Let’s be honest again. Watching your stock drop can hurt. But panic-selling usually hurts more.
Mutual Funds: A Calmer Approach
Mutual funds are like a basket of investments. Instead of putting all your money into one stock, you spread it across many. Stocks, bonds, or a mix of both.
This diversification helps reduce risk. If one company performs badly, others may balance it out. That’s why mutual funds are popular with beginners and long-term investors.
Another bonus? Professional management. A fund manager handles the buying and selling. You don’t have to watch the market every day. That’s a relief for many people.
Of course, mutual funds come with fees. Nothing is truly free. But for many, the convenience and lower stress are worth it.
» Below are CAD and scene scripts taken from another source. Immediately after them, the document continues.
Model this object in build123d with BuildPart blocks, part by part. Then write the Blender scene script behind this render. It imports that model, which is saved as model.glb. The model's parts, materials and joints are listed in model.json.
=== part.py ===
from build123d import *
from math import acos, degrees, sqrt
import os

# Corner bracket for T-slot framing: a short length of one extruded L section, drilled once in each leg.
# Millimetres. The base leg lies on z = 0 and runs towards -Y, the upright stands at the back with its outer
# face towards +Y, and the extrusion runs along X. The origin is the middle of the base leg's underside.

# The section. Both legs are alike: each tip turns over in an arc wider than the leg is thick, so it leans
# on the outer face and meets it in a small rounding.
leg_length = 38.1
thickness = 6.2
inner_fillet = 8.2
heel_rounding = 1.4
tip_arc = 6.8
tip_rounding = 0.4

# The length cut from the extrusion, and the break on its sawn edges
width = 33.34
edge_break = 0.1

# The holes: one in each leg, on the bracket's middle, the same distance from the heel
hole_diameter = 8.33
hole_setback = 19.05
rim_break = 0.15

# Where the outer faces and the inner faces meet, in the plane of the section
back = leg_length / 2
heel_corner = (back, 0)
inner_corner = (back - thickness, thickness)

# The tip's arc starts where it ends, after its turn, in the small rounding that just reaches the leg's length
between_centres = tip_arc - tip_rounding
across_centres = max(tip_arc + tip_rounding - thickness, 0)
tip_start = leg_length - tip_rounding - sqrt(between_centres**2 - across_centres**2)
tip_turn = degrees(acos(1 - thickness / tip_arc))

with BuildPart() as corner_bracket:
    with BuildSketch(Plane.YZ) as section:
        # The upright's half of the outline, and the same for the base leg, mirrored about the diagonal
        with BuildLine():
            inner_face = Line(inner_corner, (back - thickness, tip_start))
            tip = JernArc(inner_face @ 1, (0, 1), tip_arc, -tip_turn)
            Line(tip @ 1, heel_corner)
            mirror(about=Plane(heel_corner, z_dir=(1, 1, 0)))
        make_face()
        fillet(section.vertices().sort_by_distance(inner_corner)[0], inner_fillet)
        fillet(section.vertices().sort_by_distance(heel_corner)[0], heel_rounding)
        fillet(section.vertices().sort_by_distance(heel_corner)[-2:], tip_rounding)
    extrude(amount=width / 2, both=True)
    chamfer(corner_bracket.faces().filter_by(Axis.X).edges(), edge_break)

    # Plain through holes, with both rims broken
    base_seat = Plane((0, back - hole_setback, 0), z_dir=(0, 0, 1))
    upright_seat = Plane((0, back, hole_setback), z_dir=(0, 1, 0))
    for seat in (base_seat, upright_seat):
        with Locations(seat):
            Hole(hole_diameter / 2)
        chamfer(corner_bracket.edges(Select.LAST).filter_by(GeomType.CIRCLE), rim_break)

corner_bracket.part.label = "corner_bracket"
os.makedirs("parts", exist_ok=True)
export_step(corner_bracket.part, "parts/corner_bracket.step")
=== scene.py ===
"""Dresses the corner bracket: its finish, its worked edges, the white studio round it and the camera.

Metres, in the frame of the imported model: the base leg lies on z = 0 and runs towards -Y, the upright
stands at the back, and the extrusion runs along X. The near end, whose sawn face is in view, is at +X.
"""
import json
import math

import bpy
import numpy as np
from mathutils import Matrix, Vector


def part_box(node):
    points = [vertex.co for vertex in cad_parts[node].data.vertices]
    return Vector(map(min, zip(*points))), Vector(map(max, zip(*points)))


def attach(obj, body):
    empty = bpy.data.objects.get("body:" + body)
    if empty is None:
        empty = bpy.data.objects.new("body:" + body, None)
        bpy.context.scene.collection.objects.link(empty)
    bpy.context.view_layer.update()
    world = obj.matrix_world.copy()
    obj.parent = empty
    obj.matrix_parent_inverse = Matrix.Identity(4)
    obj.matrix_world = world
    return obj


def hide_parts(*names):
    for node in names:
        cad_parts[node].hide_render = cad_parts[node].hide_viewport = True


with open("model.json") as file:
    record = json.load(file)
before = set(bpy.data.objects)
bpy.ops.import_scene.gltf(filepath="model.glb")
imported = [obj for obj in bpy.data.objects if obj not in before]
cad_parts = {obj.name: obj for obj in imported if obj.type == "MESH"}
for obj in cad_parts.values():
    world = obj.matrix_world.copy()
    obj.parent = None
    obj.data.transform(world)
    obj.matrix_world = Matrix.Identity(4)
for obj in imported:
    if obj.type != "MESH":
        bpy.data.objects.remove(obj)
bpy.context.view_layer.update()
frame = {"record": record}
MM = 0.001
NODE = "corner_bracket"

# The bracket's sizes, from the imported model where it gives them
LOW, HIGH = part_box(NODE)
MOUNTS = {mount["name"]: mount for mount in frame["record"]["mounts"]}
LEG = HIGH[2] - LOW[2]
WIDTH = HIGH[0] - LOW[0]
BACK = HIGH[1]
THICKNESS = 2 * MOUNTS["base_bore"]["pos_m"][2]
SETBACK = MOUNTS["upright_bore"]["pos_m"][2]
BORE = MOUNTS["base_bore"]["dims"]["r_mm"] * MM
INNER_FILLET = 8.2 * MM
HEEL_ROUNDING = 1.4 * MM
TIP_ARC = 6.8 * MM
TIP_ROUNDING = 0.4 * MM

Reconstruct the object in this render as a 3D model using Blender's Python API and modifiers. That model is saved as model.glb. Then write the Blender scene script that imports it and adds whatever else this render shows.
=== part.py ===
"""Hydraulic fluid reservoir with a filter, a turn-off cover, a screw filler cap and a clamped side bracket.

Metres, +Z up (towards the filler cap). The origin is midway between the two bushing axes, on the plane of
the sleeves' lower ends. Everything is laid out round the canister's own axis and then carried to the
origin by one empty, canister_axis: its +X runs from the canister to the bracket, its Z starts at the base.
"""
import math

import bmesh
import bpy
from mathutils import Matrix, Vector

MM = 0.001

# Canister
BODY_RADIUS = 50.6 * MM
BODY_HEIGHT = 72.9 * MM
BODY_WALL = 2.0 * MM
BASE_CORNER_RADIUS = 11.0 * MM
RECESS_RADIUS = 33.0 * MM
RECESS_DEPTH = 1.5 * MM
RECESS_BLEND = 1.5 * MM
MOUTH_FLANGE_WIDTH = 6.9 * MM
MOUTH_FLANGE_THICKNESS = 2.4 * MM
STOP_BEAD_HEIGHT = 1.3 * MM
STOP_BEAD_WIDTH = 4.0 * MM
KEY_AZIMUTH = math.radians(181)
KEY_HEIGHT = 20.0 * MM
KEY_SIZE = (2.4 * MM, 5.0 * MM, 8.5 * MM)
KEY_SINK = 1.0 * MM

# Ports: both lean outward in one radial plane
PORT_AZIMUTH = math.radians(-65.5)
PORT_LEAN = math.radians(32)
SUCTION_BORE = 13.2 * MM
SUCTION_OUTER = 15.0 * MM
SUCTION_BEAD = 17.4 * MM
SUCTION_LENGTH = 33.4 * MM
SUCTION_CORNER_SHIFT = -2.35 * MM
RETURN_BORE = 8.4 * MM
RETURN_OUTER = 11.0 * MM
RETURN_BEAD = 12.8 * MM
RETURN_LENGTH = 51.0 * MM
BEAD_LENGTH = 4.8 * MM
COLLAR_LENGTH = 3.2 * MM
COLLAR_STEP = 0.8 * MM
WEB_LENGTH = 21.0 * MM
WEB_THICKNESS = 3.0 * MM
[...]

Long-Term Investing: Slow, Steady, Powerful
Long-term investing is about patience. You invest with a time horizon of years, sometimes decades. The goal isn’t quick profit. It’s growth over time.
This strategy benefits from compounding. That’s when your returns start earning returns of their own. It’s like a snowball rolling downhill. Slow at first. Then suddenly, much bigger.
Long-term investors usually focus on strong companies, diversified funds, and consistent contributions. They ignore short-term noise. Easier said than done, but effective.
If you’re saving for retirement or future goals, long-term investing often makes the most sense.
Short-Term Investing: Faster, Riskier
Short-term investing aims for quicker gains. Days, weeks, or months. This includes trading stocks, momentum investing, or reacting to news and trends.
Here’s the deal. Short-term investing can work. But it’s riskier. Markets don’t always behave logically. Emotions play a big role. Timing matters. A lot.
Many people underestimate how stressful short-term investing can be. Watching prices constantly. Making fast decisions. One mistake can erase several gains.
It’s not wrong. It’s just not for everyone.
So, Which One Is Right?
There’s no one-size-fits-all answer. And anyone who tells you otherwise is oversimplifying.
Some people mix both. Long-term investments for stability. A small portion for short-term opportunities. That balance can work well if managed carefully.
The key is understanding yourself. Your goals. Your risk tolerance. Your patience level. Investing is as much about mindset as it is about money.
Here’s something to think about. You don’t need to start big. Even small, consistent investments matter over time.
Start where you are. Learn as you go. And remember—doing nothing is also a decision. Usually not the best one.
Slow growth is still growth. And in investing, that often wins in the end.